En ce moment, c’est un peu exceptionnel, la comédienne cumule
cinéma et théâtre. Il y a le tournage de Ils se marièrent
et eurent beaucoup d’enfants, une comédie d’Yvan Attal,
qui se termine tout juste : « Les Américains
ont adoré Ma femme est une actrice, c‘est un humour
qui leur parle », s’étonne-t-elle, « et
puis ce film a énormément de charme ». On ne l’attendait
pas dans cette comédie où le tournage est une suite d’éclats
de rire.

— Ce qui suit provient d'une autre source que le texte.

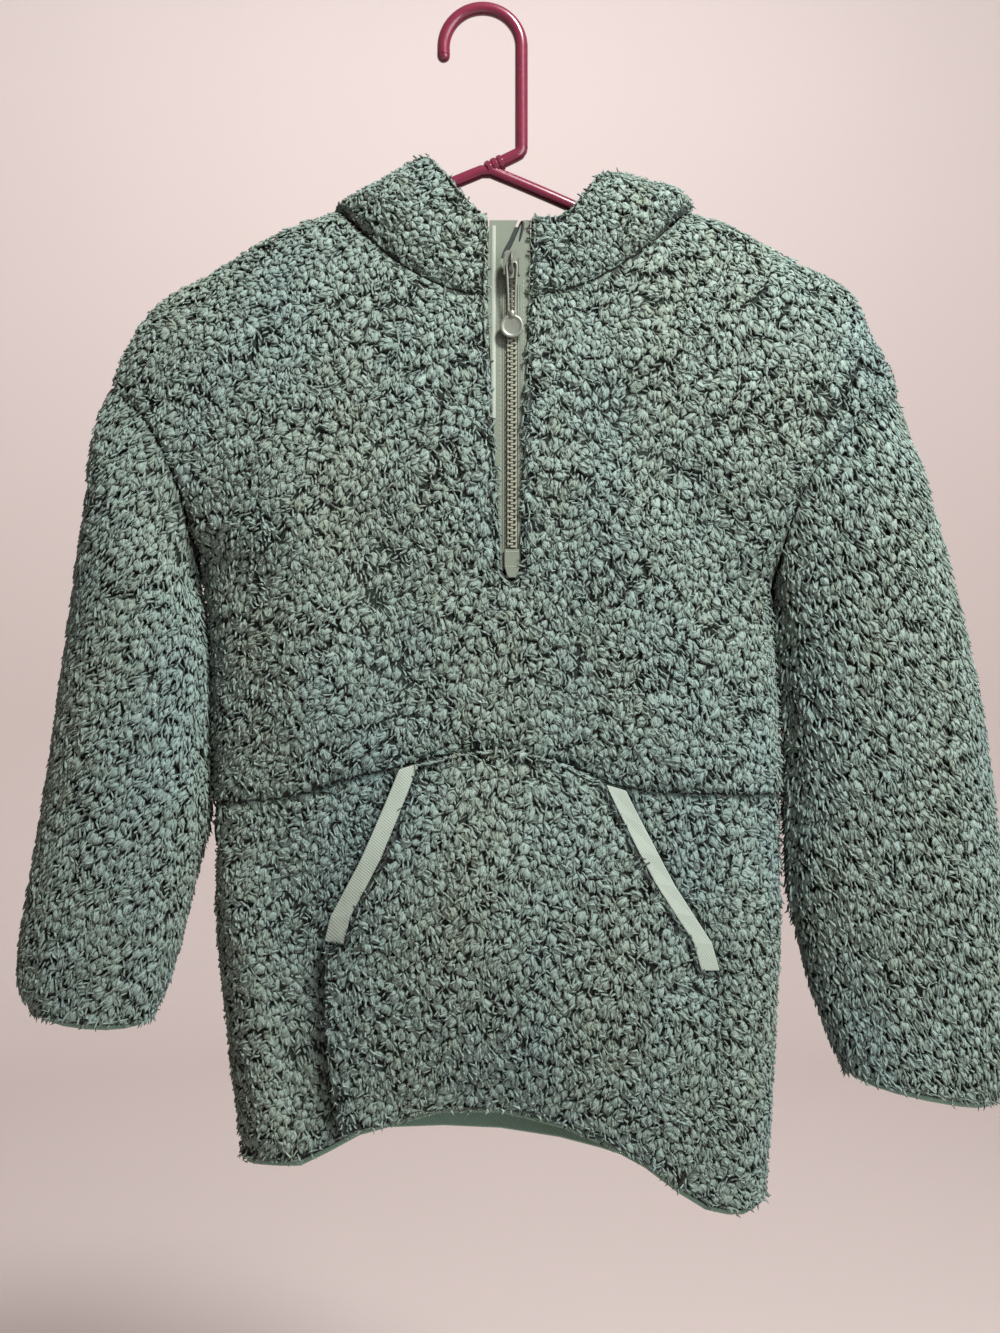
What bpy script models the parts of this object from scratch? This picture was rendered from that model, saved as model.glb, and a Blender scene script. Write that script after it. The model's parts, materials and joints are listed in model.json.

Ce n’est pas de changer de répertoire et passer
du drame à la comédie légère qui lui a semblé difficile,
« ça c’est juste du métier » explique-t-elle
modestement, « mais c’est de rester concentré avec
un Alain Chabat sur le plateau… ! ». Le choix
peut surprendre, elle le défend, comme tout ce qu’elle fait,
avec cœur et fermeté : « ce film m’a paru un
évidence, je ne pouvais pas dire non ». Après de telles
journées, Emmanuelle enchaîne avec les représentations de
Hedda Gabler, la pièce de Henrik Ibsen, mise en scène
par Roman Polanski au théâtre Marigny depuis le 7 octobre
2003. Ce rythme effréné s’achève avec la fin de l’année,
c’était « physiquement épuisant » :
à voir comme, sur la scène parisienne, elle incarne avec
prestance Hedda, cette femme grave et passionnée, une nature
forte comme elle, on la croit sans mal.